### Data to use:

▬▬▬▬▬▬▬▬▬▬

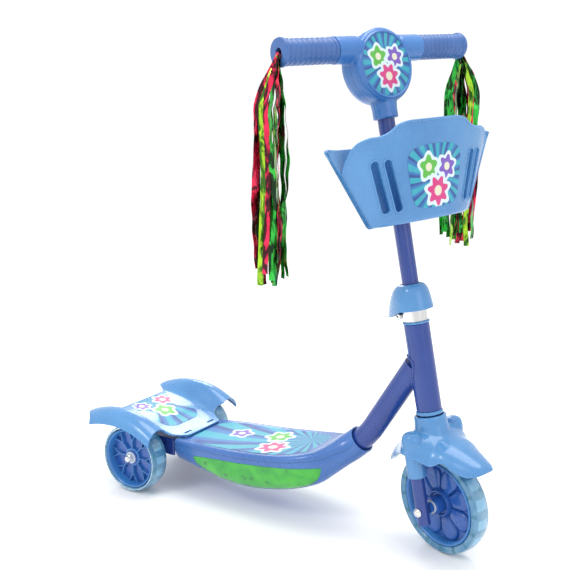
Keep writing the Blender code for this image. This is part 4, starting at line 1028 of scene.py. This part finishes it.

▬▬▬▬▬▬▬▬▬▬

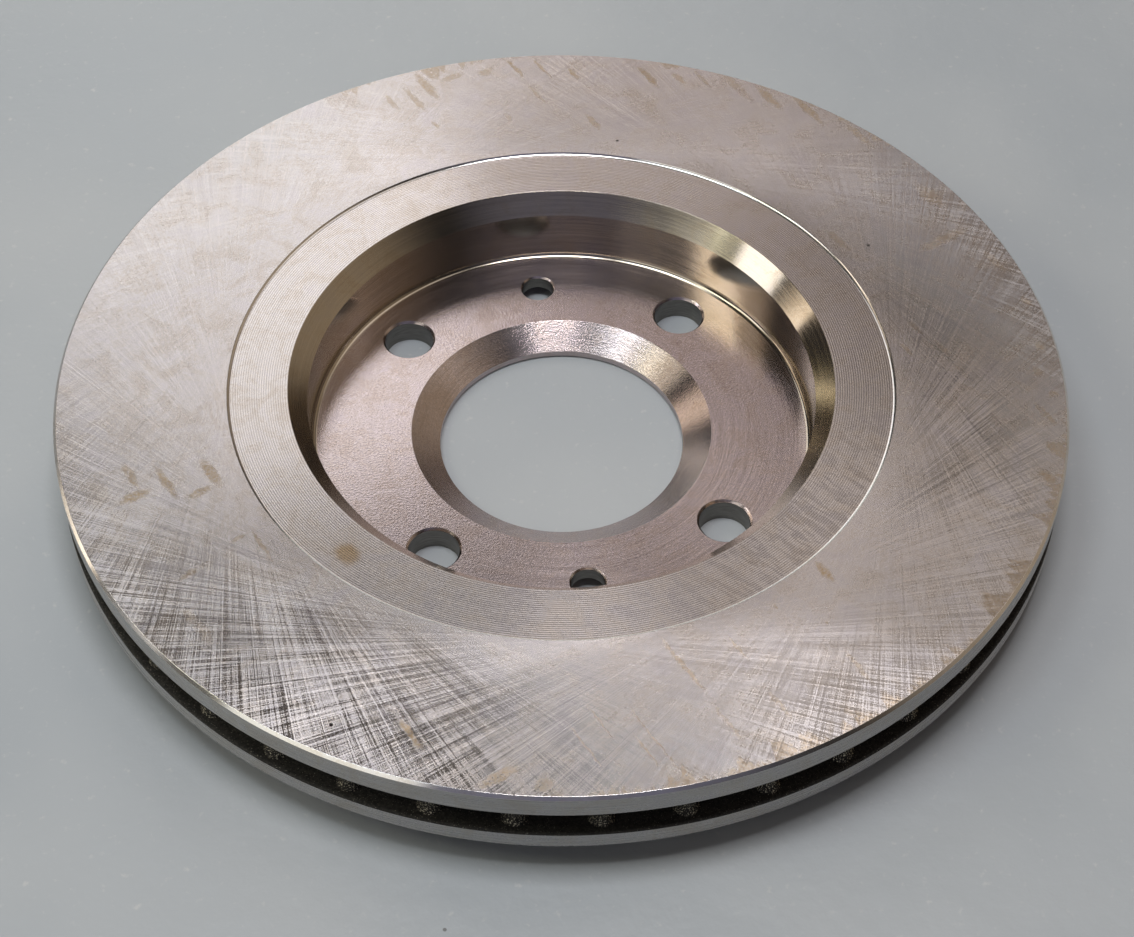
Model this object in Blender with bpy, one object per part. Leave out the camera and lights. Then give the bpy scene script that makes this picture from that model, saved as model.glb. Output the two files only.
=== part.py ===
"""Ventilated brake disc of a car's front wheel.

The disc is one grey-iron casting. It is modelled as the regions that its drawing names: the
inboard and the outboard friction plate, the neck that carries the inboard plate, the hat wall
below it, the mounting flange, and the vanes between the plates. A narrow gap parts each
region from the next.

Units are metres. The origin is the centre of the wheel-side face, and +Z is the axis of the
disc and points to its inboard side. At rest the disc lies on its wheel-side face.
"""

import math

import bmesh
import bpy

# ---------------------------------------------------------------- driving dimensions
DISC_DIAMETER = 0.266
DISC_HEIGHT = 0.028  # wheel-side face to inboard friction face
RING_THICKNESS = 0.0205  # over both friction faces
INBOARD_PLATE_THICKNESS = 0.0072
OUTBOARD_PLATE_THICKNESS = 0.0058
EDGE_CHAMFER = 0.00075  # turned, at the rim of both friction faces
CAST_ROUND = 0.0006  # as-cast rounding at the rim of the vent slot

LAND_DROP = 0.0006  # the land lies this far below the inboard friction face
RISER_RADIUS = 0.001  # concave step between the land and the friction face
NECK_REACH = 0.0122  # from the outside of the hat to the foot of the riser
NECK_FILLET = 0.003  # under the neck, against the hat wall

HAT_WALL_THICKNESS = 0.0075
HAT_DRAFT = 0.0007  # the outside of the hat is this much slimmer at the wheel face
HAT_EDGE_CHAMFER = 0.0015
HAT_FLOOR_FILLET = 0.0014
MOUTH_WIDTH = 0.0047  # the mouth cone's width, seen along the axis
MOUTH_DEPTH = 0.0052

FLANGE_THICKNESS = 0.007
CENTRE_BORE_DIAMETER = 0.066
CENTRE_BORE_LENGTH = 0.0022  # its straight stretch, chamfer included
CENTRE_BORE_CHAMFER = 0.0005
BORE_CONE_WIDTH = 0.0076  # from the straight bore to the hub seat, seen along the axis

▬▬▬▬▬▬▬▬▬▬

Everything from the line that contains "Model this object" to the line that contains "region from the next." must be transcribed exactly, both end lines included.

### Exercise solution:
Model this object in Blender with bpy, one object per part. Leave out the camera and lights. Then give the bpy scene script that makes this picture from that model, saved as model.glb. Output the two files only.
=== part.py ===
"""Ventilated brake disc of a car's front wheel.

The disc is one grey-iron casting. It is modelled as the regions that its drawing names: the
inboard and the outboard friction plate, the neck that carries the inboard plate, the hat wall
below it, the mounting flange, and the vanes between the plates. A narrow gap parts each
region from the next.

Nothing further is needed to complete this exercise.